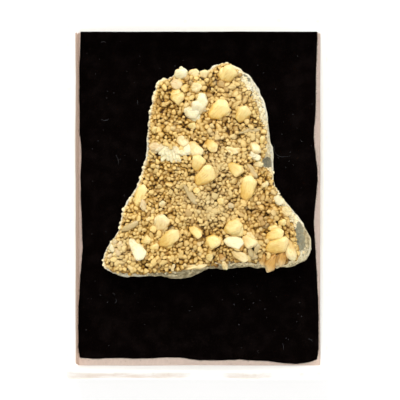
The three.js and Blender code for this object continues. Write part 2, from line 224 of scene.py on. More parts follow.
def outward_of(loop):
    """The outward direction at each point of an anticlockwise loop: its tangent turned by -90."""
    along = np.roll(loop[:, :2], -1, 0) - np.roll(loop[:, :2], 1, 0)
    turned = np.stack([along[:, 1], -along[:, 0]], 1)
    return turned / np.linalg.norm(turned, axis=1)[:, None]


def edge_distance(points, edge):
    """How far each point lies from a closed broken line: the least distance to its stretches."""
    start, step = edge, np.roll(edge, -1, 0) - edge
    length = (step**2).sum(1)
    parts = []
    for some in np.array_split(points, max(1, len(points) // 2048)):
        away = some[:, None] - start
        share = np.clip((away * step).sum(2) / length, 0, 1)
        parts.append(np.sqrt(((away - share[..., None] * step) ** 2).sum(2)).min(1))
    return np.concatenate(parts)


def apart(points, others):
    """How far each of the points lies from each of the others."""
    return np.hypot(*(points[:, None] - others[None]).transpose(2, 0, 1))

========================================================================

What this task involves
Using the material above, quote the first line and each line after it, stopping at and including the line that holds "return turned /".

Task result
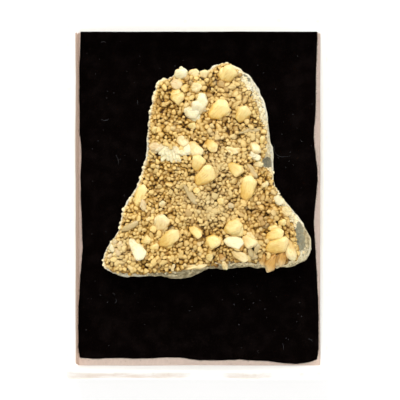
The three.js and Blender code for this object continues. Write part 2, from line 224 of scene.py on. More parts follow.
def outward_of(loop):
    """The outward direction at each point of an anticlockwise loop: its tangent turned by -90."""
    along = np.roll(loop[:, :2], -1, 0) - np.roll(loop[:, :2], 1, 0)
    turned = np.stack([along[:, 1], -along[:, 0]], 1)
    return turned / np.linalg.norm(turned, axis=1)[:, None]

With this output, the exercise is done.